■ Written task ■
Only one stretch of the data below should be repeated: the lines from the line containing "const part = new THREE.Group();" through the line containing "bpy.context.scene.collection.objects.link(rigid_bodies[body])", inclusive, exactly as they are.

■ Data provided ■
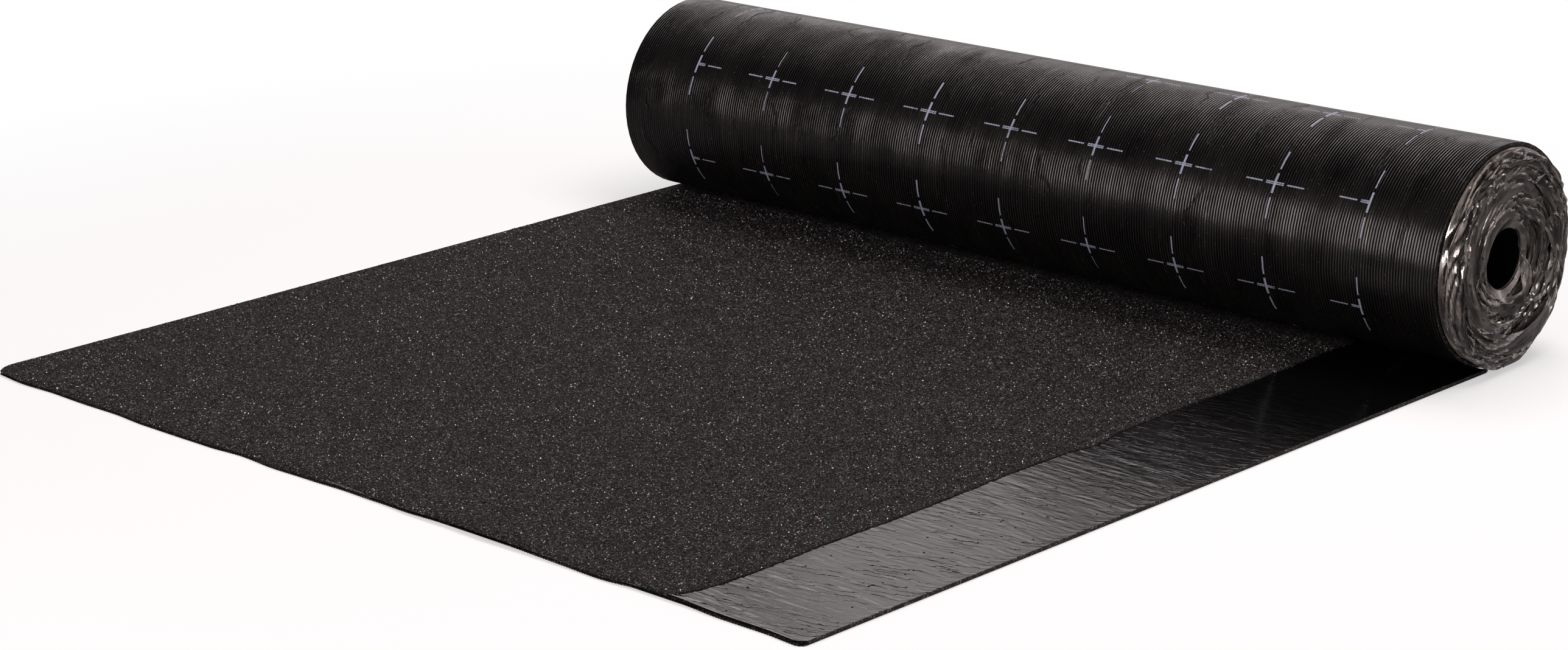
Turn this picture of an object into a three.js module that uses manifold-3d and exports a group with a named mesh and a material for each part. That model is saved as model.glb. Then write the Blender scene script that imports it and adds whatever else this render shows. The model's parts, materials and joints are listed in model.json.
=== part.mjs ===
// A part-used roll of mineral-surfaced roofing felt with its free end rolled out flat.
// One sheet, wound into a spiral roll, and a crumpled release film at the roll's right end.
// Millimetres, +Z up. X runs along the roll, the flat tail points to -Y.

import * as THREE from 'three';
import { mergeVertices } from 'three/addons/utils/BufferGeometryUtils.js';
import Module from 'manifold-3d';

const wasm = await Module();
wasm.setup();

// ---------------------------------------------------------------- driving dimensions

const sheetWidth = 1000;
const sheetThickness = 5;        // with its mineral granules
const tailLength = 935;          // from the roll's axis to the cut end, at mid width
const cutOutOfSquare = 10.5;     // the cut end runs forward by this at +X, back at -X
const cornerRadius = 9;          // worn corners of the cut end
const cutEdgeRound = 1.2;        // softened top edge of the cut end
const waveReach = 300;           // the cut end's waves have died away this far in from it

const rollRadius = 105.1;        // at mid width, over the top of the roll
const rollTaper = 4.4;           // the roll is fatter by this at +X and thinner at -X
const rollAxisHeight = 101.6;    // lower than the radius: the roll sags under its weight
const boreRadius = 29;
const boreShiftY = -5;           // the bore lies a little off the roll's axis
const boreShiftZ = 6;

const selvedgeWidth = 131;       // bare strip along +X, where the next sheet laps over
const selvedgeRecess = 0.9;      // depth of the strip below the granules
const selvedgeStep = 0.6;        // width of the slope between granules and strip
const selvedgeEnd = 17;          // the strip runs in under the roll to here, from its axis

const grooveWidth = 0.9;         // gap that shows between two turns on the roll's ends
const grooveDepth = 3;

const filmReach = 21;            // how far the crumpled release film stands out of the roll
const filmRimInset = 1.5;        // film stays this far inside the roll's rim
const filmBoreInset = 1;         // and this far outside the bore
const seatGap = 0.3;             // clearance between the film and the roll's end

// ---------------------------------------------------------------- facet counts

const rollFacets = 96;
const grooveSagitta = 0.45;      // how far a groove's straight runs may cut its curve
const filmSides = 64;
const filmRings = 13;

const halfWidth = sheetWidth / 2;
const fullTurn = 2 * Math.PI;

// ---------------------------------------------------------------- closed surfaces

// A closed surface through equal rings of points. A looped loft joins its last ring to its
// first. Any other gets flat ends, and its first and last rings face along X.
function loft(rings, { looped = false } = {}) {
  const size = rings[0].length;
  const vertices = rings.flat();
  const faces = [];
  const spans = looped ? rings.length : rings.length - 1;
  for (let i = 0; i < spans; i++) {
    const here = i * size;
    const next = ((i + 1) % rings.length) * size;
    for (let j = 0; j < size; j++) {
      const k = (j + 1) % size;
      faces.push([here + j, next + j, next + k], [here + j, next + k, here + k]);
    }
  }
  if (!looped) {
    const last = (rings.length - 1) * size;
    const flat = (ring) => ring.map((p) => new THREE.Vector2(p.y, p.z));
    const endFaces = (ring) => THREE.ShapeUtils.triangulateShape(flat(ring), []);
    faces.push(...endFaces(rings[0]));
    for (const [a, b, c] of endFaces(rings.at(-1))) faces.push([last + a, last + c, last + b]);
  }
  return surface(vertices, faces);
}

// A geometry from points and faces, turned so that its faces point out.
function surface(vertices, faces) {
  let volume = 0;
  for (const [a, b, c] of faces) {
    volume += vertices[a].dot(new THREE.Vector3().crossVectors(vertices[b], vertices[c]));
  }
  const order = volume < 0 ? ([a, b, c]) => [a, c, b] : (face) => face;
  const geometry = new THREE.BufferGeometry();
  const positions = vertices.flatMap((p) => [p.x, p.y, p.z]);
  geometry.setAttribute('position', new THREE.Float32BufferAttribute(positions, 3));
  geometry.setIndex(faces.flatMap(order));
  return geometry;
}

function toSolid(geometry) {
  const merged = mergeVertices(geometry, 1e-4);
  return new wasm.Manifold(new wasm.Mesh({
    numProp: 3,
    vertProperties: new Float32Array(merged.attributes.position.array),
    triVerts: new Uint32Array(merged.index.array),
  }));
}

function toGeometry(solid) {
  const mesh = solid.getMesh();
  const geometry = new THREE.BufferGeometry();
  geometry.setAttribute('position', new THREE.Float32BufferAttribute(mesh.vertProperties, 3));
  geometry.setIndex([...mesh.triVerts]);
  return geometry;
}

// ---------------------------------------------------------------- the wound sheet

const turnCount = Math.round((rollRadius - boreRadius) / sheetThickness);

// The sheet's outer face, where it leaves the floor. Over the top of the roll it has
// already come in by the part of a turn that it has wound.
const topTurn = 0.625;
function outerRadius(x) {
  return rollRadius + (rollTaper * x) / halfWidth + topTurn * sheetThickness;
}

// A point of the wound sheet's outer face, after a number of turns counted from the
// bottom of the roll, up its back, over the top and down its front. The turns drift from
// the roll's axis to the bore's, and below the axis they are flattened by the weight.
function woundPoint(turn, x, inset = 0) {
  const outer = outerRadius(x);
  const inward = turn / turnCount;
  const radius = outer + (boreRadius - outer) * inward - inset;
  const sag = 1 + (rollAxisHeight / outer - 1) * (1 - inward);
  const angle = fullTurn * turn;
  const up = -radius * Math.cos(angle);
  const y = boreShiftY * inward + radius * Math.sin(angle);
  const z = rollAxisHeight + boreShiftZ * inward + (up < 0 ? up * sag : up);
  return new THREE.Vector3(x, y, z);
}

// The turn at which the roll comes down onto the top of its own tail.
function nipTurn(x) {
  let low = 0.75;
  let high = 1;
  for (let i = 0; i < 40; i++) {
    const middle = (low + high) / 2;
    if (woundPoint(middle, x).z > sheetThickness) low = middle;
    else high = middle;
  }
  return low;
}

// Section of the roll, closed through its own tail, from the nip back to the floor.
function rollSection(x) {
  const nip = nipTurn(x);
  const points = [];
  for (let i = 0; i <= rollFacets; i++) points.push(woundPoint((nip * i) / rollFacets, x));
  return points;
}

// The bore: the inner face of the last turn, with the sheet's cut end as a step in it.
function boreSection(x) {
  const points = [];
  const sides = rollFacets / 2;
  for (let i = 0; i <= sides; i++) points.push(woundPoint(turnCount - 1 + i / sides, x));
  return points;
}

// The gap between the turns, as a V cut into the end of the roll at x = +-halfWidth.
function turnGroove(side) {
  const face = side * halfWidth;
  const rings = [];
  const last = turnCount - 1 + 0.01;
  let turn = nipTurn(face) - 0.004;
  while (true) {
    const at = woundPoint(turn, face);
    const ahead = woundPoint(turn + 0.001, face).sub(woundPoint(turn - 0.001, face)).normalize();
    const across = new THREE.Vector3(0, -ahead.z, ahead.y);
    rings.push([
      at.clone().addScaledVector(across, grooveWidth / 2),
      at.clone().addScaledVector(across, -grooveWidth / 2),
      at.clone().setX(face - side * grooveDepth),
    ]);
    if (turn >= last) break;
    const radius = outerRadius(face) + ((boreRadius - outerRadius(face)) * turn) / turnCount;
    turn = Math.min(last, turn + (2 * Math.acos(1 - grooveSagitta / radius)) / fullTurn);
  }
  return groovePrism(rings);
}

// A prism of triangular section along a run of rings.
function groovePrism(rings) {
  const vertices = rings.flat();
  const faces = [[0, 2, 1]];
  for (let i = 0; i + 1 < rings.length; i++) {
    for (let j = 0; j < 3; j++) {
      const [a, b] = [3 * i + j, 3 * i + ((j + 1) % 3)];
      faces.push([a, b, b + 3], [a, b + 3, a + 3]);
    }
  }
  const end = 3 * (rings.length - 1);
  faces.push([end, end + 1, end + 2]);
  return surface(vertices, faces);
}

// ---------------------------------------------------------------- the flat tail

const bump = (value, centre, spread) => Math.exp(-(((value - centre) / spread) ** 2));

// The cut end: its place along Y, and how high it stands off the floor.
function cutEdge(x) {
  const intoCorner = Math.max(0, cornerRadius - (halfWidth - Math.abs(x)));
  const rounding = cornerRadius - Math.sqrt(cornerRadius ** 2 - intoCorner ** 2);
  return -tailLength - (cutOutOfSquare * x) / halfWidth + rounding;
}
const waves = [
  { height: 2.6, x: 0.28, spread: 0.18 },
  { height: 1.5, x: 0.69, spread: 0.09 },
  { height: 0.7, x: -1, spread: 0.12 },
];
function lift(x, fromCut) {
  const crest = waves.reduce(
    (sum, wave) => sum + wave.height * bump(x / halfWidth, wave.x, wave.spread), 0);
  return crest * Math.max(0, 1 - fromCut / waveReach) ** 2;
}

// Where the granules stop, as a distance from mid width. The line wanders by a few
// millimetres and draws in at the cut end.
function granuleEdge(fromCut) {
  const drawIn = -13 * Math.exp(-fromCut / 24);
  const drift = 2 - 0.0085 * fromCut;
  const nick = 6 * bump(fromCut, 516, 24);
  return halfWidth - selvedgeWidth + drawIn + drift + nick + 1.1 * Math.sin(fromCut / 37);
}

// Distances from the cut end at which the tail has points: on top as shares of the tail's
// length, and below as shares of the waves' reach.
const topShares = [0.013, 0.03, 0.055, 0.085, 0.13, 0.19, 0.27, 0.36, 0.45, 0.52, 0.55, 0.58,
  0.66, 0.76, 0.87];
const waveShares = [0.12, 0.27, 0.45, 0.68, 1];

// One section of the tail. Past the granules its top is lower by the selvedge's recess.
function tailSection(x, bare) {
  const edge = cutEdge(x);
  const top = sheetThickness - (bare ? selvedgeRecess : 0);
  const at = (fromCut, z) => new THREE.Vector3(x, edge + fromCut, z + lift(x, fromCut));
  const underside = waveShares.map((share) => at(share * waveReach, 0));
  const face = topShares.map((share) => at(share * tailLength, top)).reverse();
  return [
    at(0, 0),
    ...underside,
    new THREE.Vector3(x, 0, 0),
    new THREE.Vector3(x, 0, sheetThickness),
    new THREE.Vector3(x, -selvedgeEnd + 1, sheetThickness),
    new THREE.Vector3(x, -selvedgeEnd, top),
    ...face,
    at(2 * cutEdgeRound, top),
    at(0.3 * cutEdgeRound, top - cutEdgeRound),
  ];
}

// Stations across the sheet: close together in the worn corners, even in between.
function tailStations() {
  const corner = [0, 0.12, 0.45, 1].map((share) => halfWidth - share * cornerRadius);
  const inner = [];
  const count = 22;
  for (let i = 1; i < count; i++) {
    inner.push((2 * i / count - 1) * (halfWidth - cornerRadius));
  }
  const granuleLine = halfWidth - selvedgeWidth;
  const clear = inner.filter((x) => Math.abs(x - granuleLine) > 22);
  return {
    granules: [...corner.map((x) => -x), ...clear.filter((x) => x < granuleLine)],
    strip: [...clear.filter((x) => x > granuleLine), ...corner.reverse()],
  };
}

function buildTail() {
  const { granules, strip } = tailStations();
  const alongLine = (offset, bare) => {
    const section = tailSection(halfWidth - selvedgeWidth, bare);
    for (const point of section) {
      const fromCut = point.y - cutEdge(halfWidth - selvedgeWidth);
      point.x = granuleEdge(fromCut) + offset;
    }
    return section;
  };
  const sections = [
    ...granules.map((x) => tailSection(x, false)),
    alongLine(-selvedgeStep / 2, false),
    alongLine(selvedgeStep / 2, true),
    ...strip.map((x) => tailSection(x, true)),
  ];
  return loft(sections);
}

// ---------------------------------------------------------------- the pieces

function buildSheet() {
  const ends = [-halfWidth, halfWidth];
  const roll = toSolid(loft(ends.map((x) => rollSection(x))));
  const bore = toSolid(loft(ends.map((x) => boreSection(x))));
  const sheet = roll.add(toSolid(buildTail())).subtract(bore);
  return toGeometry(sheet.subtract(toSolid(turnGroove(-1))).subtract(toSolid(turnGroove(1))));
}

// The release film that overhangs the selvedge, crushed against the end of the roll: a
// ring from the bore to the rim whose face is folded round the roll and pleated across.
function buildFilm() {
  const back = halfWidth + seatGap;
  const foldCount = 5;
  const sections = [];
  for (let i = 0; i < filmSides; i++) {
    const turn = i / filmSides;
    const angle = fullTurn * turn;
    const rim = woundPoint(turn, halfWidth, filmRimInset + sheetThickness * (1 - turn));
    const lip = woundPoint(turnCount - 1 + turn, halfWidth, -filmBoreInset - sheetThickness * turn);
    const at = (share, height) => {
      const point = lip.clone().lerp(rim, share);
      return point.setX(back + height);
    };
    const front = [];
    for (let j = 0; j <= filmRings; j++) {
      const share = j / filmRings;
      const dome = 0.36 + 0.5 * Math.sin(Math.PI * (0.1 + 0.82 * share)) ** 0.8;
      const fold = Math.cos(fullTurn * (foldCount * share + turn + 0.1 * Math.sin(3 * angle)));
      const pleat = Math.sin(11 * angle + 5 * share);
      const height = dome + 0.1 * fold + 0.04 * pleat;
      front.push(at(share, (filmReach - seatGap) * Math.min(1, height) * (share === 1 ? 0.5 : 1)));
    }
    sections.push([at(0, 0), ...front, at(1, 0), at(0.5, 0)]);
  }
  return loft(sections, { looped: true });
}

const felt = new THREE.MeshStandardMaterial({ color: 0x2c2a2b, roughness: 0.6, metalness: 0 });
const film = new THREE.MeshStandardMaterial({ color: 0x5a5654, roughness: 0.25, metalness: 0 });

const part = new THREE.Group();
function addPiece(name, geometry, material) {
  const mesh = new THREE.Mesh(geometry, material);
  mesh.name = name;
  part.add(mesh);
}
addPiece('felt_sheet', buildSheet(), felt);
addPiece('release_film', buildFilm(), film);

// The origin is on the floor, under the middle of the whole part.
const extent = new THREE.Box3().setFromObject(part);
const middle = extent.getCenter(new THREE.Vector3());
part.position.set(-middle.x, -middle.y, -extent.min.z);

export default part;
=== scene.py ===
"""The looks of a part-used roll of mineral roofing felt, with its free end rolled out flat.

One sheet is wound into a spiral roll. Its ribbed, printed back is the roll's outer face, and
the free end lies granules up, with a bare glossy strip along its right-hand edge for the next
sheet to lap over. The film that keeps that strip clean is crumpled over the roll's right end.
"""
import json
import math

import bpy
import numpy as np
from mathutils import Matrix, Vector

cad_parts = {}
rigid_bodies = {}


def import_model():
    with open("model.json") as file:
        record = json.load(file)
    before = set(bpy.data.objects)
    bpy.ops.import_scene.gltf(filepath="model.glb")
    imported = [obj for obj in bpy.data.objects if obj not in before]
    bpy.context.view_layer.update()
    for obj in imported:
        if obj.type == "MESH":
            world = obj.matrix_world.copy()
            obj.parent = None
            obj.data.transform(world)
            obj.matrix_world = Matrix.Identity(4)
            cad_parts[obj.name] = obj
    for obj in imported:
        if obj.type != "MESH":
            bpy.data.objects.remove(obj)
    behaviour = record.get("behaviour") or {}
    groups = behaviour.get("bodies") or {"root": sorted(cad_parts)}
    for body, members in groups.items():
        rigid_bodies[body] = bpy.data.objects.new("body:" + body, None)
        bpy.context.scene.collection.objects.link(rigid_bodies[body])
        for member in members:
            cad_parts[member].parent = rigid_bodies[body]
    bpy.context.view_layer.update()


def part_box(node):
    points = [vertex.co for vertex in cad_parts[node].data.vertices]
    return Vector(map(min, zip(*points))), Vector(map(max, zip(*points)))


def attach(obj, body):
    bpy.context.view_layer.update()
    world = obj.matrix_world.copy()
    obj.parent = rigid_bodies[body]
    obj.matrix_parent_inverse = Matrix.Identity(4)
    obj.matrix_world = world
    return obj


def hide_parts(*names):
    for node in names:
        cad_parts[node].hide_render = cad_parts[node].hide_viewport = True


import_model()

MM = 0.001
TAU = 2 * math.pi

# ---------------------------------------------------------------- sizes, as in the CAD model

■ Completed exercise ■
const part = new THREE.Group();
function addPiece(name, geometry, material) {
  const mesh = new THREE.Mesh(geometry, material);
  mesh.name = name;
  part.add(mesh);
}
addPiece('felt_sheet', buildSheet(), felt);
addPiece('release_film', buildFilm(), film);

// The origin is on the floor, under the middle of the whole part.
const extent = new THREE.Box3().setFromObject(part);
const middle = extent.getCenter(new THREE.Vector3());
part.position.set(-middle.x, -middle.y, -extent.min.z);

export default part;
=== scene.py ===
"""The looks of a part-used roll of mineral roofing felt, with its free end rolled out flat.

One sheet is wound into a spiral roll. Its ribbed, printed back is the roll's outer face, and
the free end lies granules up, with a bare glossy strip along its right-hand edge for the next
sheet to lap over. The film that keeps that strip clean is crumpled over the roll's right end.
"""
import json
import math

import bpy
import numpy as np
from mathutils import Matrix, Vector

cad_parts = {}
rigid_bodies = {}


def import_model():
    with open("model.json") as file:
        record = json.load(file)
    before = set(bpy.data.objects)
    bpy.ops.import_scene.gltf(filepath="model.glb")
    imported = [obj for obj in bpy.data.objects if obj not in before]
    bpy.context.view_layer.update()
    for obj in imported:
        if obj.type == "MESH":
            world = obj.matrix_world.copy()
            obj.parent = None
            obj.data.transform(world)
            obj.matrix_world = Matrix.Identity(4)
            cad_parts[obj.name] = obj
    for obj in imported:
        if obj.type != "MESH":
            bpy.data.objects.remove(obj)
    behaviour = record.get("behaviour") or {}
    groups = behaviour.get("bodies") or {"root": sorted(cad_parts)}
    for body, members in groups.items():
        rigid_bodies[body] = bpy.data.objects.new("body:" + body, None)
        bpy.context.scene.collection.objects.link(rigid_bodies[body])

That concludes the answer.